* [WHAT THE EXERCISE ASKS]
Could you extract every entry below and reproduce it exactly?

* [Entries from a dataset]
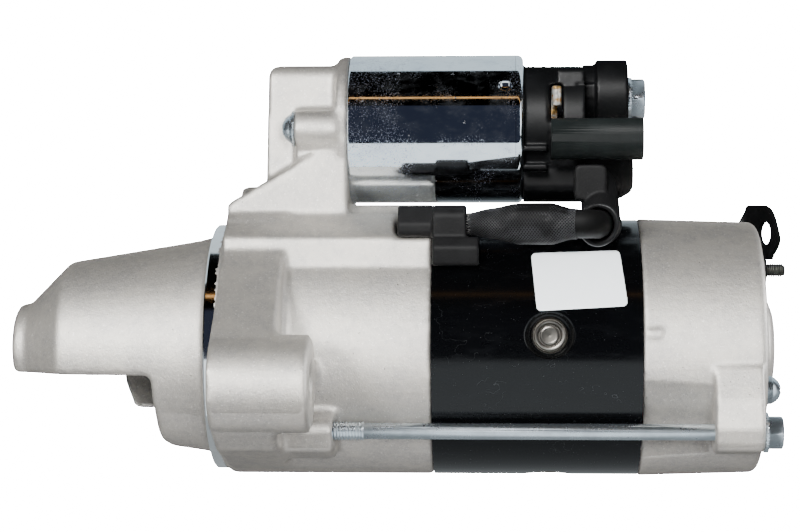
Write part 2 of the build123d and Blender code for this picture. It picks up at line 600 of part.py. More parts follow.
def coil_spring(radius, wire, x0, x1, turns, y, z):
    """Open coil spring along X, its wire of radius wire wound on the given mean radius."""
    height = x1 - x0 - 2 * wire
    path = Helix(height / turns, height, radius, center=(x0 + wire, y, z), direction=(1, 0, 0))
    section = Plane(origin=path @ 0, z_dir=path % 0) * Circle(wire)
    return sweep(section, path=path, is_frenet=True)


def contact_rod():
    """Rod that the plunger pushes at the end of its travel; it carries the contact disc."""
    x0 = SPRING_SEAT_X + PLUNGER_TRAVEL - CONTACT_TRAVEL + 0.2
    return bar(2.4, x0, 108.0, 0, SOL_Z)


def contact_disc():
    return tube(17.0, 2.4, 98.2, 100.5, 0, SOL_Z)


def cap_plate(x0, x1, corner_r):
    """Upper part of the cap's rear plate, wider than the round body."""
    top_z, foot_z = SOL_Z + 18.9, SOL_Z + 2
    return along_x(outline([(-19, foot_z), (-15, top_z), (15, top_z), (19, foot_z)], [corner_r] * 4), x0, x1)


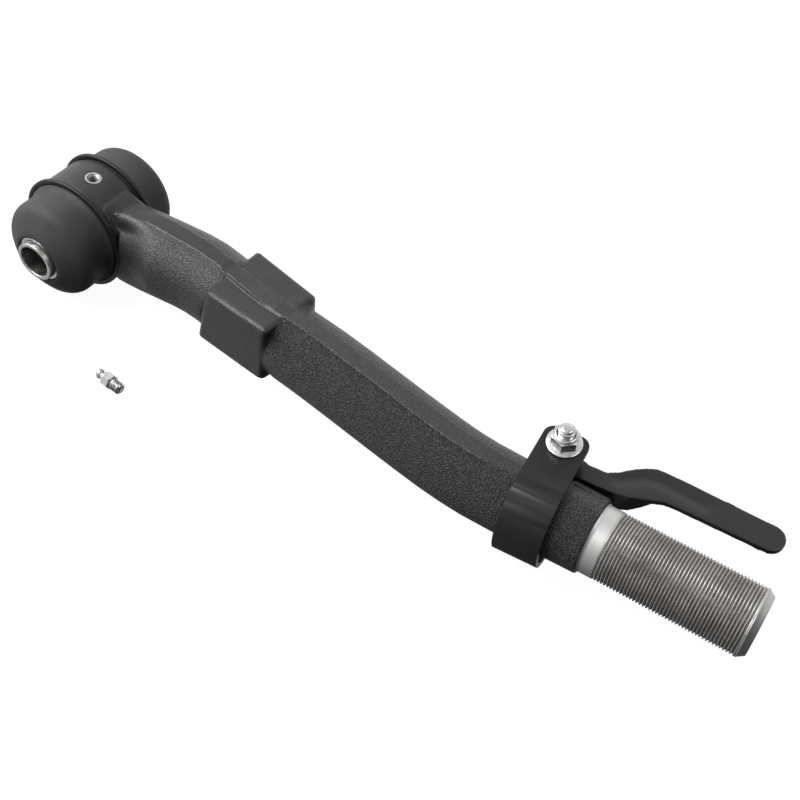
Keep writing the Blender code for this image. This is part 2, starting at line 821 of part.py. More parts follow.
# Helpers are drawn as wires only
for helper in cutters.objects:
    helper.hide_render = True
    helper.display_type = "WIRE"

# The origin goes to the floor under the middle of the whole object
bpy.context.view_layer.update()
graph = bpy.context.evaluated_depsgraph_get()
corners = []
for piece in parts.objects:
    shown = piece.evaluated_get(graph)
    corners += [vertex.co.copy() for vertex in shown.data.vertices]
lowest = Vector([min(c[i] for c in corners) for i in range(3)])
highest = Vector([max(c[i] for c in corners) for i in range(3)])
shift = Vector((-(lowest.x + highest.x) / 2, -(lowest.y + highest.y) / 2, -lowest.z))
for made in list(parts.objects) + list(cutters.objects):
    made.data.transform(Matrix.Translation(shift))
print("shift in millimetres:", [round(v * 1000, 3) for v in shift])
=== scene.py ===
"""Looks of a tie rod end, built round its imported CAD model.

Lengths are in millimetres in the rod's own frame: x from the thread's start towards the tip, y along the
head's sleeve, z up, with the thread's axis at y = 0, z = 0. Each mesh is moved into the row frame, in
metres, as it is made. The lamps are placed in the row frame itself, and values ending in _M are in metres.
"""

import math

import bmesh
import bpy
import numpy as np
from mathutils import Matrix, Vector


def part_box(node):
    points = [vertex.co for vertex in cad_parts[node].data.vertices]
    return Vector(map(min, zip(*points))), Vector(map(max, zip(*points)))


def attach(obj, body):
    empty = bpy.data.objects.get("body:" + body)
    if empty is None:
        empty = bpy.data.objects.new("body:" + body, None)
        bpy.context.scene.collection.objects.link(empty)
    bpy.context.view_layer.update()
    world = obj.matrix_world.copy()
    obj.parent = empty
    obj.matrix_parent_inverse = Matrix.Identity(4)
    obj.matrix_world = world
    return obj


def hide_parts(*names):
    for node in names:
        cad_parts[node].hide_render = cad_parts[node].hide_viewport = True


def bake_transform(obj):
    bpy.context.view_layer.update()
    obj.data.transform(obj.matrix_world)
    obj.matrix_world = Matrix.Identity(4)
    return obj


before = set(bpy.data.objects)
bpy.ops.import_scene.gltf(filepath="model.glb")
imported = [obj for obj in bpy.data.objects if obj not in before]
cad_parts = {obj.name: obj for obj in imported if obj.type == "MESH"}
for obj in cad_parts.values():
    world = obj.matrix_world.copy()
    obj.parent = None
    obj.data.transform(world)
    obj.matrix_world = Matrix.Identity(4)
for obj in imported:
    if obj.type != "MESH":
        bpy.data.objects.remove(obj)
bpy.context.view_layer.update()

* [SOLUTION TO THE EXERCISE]
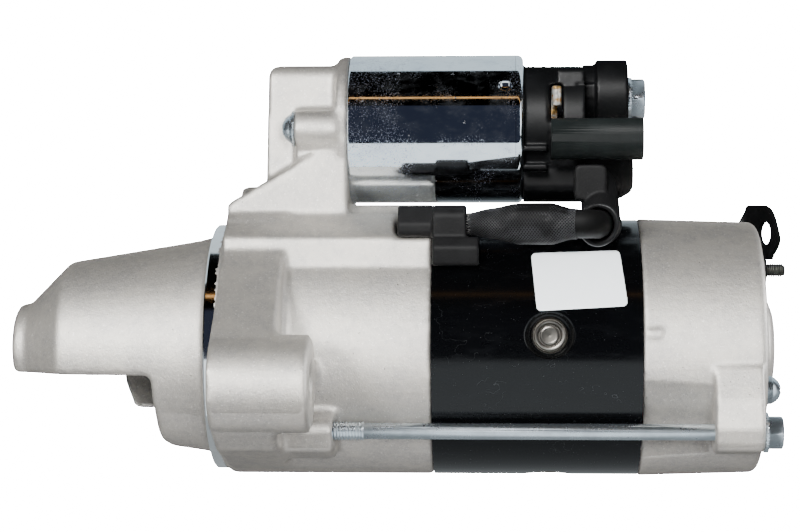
Write part 2 of the build123d and Blender code for this picture. It picks up at line 600 of part.py. More parts follow.
def coil_spring(radius, wire, x0, x1, turns, y, z):
    """Open coil spring along X, its wire of radius wire wound on the given mean radius."""
    height = x1 - x0 - 2 * wire
    path = Helix(height / turns, height, radius, center=(x0 + wire, y, z), direction=(1, 0, 0))
    section = Plane(origin=path @ 0, z_dir=path % 0) * Circle(wire)
    return sweep(section, path=path, is_frenet=True)


def contact_rod():
    """Rod that the plunger pushes at the end of its travel; it carries the contact disc."""
    x0 = SPRING_SEAT_X + PLUNGER_TRAVEL - CONTACT_TRAVEL + 0.2
    return bar(2.4, x0, 108.0, 0, SOL_Z)


def contact_disc():
    return tube(17.0, 2.4, 98.2, 100.5, 0, SOL_Z)


def cap_plate(x0, x1, corner_r):
    """Upper part of the cap's rear plate, wider than the round body."""
    top_z, foot_z = SOL_Z + 18.9, SOL_Z + 2
    return along_x(outline([(-19, foot_z), (-15, top_z), (15, top_z), (19, foot_z)], [corner_r] * 4), x0, x1)


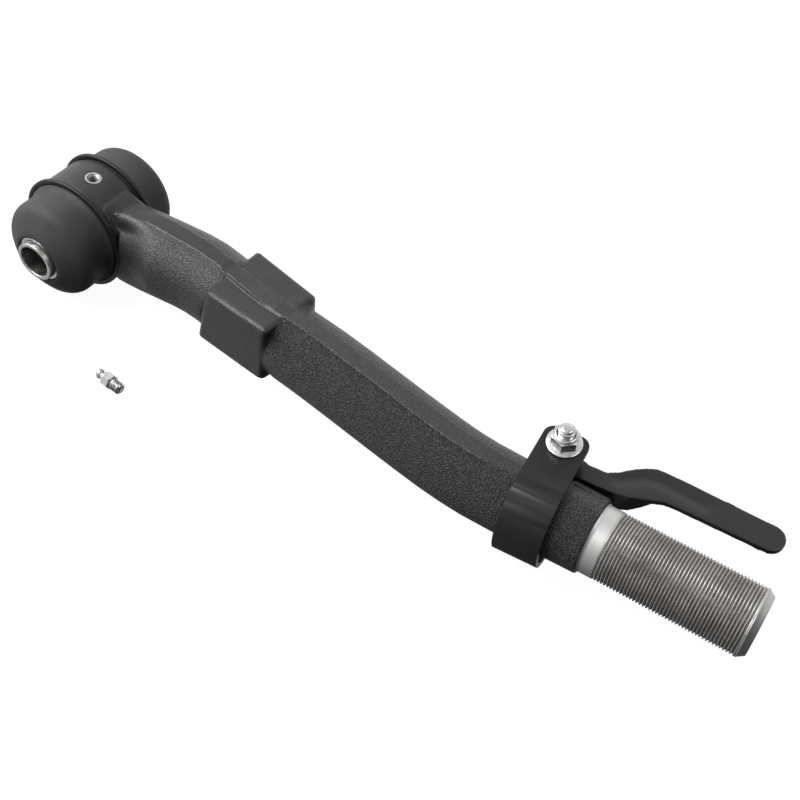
Keep writing the Blender code for this image. This is part 2, starting at line 821 of part.py. More parts follow.
# Helpers are drawn as wires only
for helper in cutters.objects:
    helper.hide_render = True
    helper.display_type = "WIRE"

# The origin goes to the floor under the middle of the whole object
bpy.context.view_layer.update()
graph = bpy.context.evaluated_depsgraph_get()
corners = []
for piece in parts.objects:
    shown = piece.evaluated_get(graph)
    corners += [vertex.co.copy() for vertex in shown.data.vertices]
lowest = Vector([min(c[i] for c in corners) for i in range(3)])
highest = Vector([max(c[i] for c in corners) for i in range(3)])
shift = Vector((-(lowest.x + highest.x) / 2, -(lowest.y + highest.y) / 2, -lowest.z))
for made in list(parts.objects) + list(cutters.objects):
    made.data.transform(Matrix.Translation(shift))
print("shift in millimetres:", [round(v * 1000, 3) for v in shift])
=== scene.py ===
"""Looks of a tie rod end, built round its imported CAD model.

Lengths are in millimetres in the rod's own frame: x from the thread's start towards the tip, y along the
head's sleeve, z up, with the thread's axis at y = 0, z = 0. Each mesh is moved into the row frame, in
metres, as it is made. The lamps are placed in the row frame itself, and values ending in _M are in metres.
"""

import math

import bmesh
import bpy
import numpy as np
from mathutils import Matrix, Vector


def part_box(node):
    points = [vertex.co for vertex in cad_parts[node].data.vertices]
    return Vector(map(min, zip(*points))), Vector(map(max, zip(*points)))


def attach(obj, body):
    empty = bpy.data.objects.get("body:" + body)
    if empty is None:
        empty = bpy.data.objects.new("body:" + body, None)
        bpy.context.scene.collection.objects.link(empty)
    bpy.context.view_layer.update()
    world = obj.matrix_world.copy()
    obj.parent = empty
    obj.matrix_parent_inverse = Matrix.Identity(4)
    obj.matrix_world = world
    return obj


def hide_parts(*names):
    for node in names:
        cad_parts[node].hide_render = cad_parts[node].hide_viewport = True


def bake_transform(obj):
    bpy.context.view_layer.update()
    obj.data.transform(obj.matrix_world)
    obj.matrix_world = Matrix.Identity(4)
    return obj


before = set(bpy.data.objects)
bpy.ops.import_scene.gltf(filepath="model.glb")
imported = [obj for obj in bpy.data.objects if obj not in before]
cad_parts = {obj.name: obj for obj in imported if obj.type == "MESH"}
for obj in cad_parts.values():
    world = obj.matrix_world.copy()
    obj.parent = None
    obj.data.transform(world)
    obj.matrix_world = Matrix.Identity(4)
for obj in imported:
    if obj.type != "MESH":
        bpy.data.objects.remove(obj)
bpy.context.view_layer.update()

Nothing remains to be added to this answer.